Fortunately, along with expenses, there are also programs that help ease the financial burden. When you qualify, these programs can greatly defray the costs of adopting along with easing the costs of raising your child. How you structure your finances at the end of the year can go a long way when it comes to ensuring that you take full advantage of the programs that are available to you. Here’s what you should know about end of the year adoption-related expenses:
What are the costs associated with adoption?
The first thing to do when it comes to structuring your end of the year finances for your adoption is to appreciate all of the costs that are associated with adoption. Some expenses are the same in every adoption case. In other cases, the cost of adoption depends on the type of adoption that you pursue. In any event, having a realistic look at the costs involved can help you plan to set enough aside for your adoption.
Families of all types adopt. You don’t have to be rich to adopt. It’s just important to appreciate the financial commitment that’s involved with adoption so that you can do the best possible job structuring your household finances to prepare for the expenses.
The courts charge a fee in order to process your adoption case. Filing fees are standard in all adoption cases. They’re a fixed cost. Although there may be other court-related expenses like witness fees if your case goes to a hearing, the filing costs for an adoption are the same in all cases.
Home study costs and agency fees
Whether you work with an agency to complete your home study or you find qualified individuals on your own, one of the biggest expenses related to any adoption is the home study. Home studies are expensive because they require multiple visits to the home and detailed reporting. A home study can cost more than $1,000 and may even cost up to $3,000 in some cases.
Infant adoption – biological mother’s attorney and living expenses
If you adopt an infant, it’s customary to pay the mother’s living expenses. There are strict rules about what you can and can’t help the biological mother with financially. In addition to living expenses, it’s also customary to pay for her attorney fees.
Travel for out of state and international adoptions
Out of state and international adoptions require significant travel. You’re going to have a wait in your child’s home location for approval to move the child across state and international lines. In an international adoption, you also need government documents and approvals in order to take your child home.
The costs of care for your child
Finally, there are financial costs associated with raising a child. All children have financial needs. Your child may have costs of daily living as well as extraordinary expenses like special medical needs or counseling needs.
How to afford an adoption: Financial help for adoption
Even though there are significant expenses associated with adoption, there are also significant financial resources that are available in many cases. These assistance programs are both federal and state-based. There are also private resources that may help you. What programs you qualify for depend on the type of adoption. Here are some of the programs that you might qualify to use to fund your adoption:
Tax credits for adoption
The U.S. federal government has a generous tax credit program for adopting families. The program allows families to deduct most of the costs of their adoption from their federal taxes. When you’re structuring your end of the year finances, it’s important to remember that you can carry over this tax credit from year to year. If you don’t use the entire tax credit in one year, you can use it in later years. It’s important to structure your taxes in a way that you take full advantage of the tax credit. Things like travel and court costs can all offer lucrative tax credits if you structure things right.
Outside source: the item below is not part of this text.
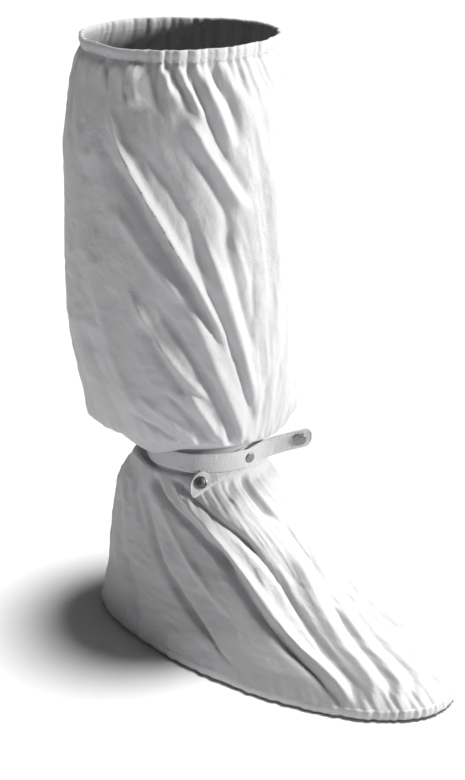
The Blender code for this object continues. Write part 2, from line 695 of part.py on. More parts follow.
remove_everything()
build_body()
build_sole()
build_hem()
strap = strap_lines()
strap_frames = line_frames(strap)
build_strap(strap, strap_frames)
build_studs(strap_frames)
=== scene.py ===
# %% Boot cover: setting up
import json
import math

import bpy
import numpy as np
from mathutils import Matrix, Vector

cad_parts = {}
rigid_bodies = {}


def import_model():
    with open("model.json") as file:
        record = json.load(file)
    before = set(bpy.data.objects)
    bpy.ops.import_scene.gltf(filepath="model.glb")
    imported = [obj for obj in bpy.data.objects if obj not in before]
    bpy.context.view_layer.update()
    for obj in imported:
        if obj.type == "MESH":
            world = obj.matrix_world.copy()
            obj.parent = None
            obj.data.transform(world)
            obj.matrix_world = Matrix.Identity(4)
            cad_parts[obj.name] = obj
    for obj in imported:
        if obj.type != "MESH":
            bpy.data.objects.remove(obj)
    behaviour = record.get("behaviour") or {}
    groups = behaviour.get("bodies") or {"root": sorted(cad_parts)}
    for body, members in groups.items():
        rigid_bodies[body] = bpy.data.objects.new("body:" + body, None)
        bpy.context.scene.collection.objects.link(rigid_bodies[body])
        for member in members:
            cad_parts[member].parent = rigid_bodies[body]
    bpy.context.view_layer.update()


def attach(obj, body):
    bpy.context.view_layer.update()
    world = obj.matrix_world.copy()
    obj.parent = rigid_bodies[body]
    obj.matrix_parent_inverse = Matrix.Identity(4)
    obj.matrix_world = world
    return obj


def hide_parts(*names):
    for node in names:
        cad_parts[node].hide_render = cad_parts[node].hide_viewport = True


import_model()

# %% [markdown]
# The object is a tall boot cover of thin white nonwoven cloth, worn over a shoe.
# Almost everything we see is one white cloth, so its folds carry the picture.
# We first set up the floor, the light and the camera, and then make the cloth from a form
# that is described by a few sections, with folds added on top.

# %% Floor and world
SCENE = bpy.context.scene


def add_object(name, data):
    made = bpy.data.objects.new(name, data)
    SCENE.collection.objects.link(made)
    return made


def mesh_from(name, points, faces, smooth=True):
    """A mesh object from arrays or lists of points and faces."""
    data = bpy.data.meshes.new(name)
    data.from_pydata([tuple(map(float, p)) for p in points], [], [tuple(map(int, f)) for f in faces])
    data.update()
    data.polygons.foreach_set("use_smooth", [smooth] * len(data.polygons))
    return add_object(name, data)


FLOOR_HALF = 6.0
floor_points = [(-FLOOR_HALF, -FLOOR_HALF, 0), (FLOOR_HALF, -FLOOR_HALF, 0),
                (FLOOR_HALF, FLOOR_HALF, 0), (-FLOOR_HALF, FLOOR_HALF, 0)]
floor = mesh_from("floor", floor_points, [(0, 1, 2, 3)], smooth=False)

world = bpy.data.worlds.new("studio")
SCENE.world = world
world.use_nodes = True
sky = world.node_tree.nodes["Background"]
sky.inputs["Color"].default_value = (0.93, 0.96, 1.0, 1.0)
sky.inputs["Strength"].default_value = 0.05
SCENE.view_settings.view_transform = "Standard"
print("floor of", 2 * FLOOR_HALF, "m and a dim world")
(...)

Adoption tax credits aren’t available to everyone. If you adopt your spouse’s child, the adoption tax credits don’t apply. In most other cases, nearly all of your adoption expenses can be structured as tax credits that are spread out over multiple years to offer you maximum benefit.
In addition to federal subsidies, there are also state subsidies that can help you with the cost of adoption. If your child is considered a high risk to find an adoptive family based on age, special needs or race, you might qualify to receive monthly cash payments that remain in effect until your child reaches the age of 18. As you look at your finances at the end of the year, it’s important to remember that your subsidies don’t go into effect until the adoption is complete. You must also apply to take advantage of the subsidies. If you qualify and complete the application process, these monthly subsidies can go a long way to helping you have a sound financial footing for your family. Be sure to remember that your child may also qualify for state medical insurance for their entire childhood.
Reimbursement for foster care adoptions
If you adopt from foster care, the State of North Carolina may help you directly with some of the costs associated with the adoption. They might directly reimburse you for things like your filings fees and the costs of your home study. Be sure to keep records of your expenses. The reimbursement is significant; if you qualify, direct reimbursements may be up to $2,000.
Fundraising for adoption
Remember that friends, family and your employer may be eager to help you find the funds for adoption. Your support network may be eager to help you organize fundraisers for a worthy cause. Employers often have generous adoption assistance programs, too. Don’t forget to explore private resources as you organize your financial plan for adoption.
Costs and financial support for adoption
The end of the year is a great time to think about your adoption-related finances. Although adoption is expensive, there are financial programs that are available to help you. Examining your finances can help you begin the new year with a sound adoption plan that works for your finances and for your family.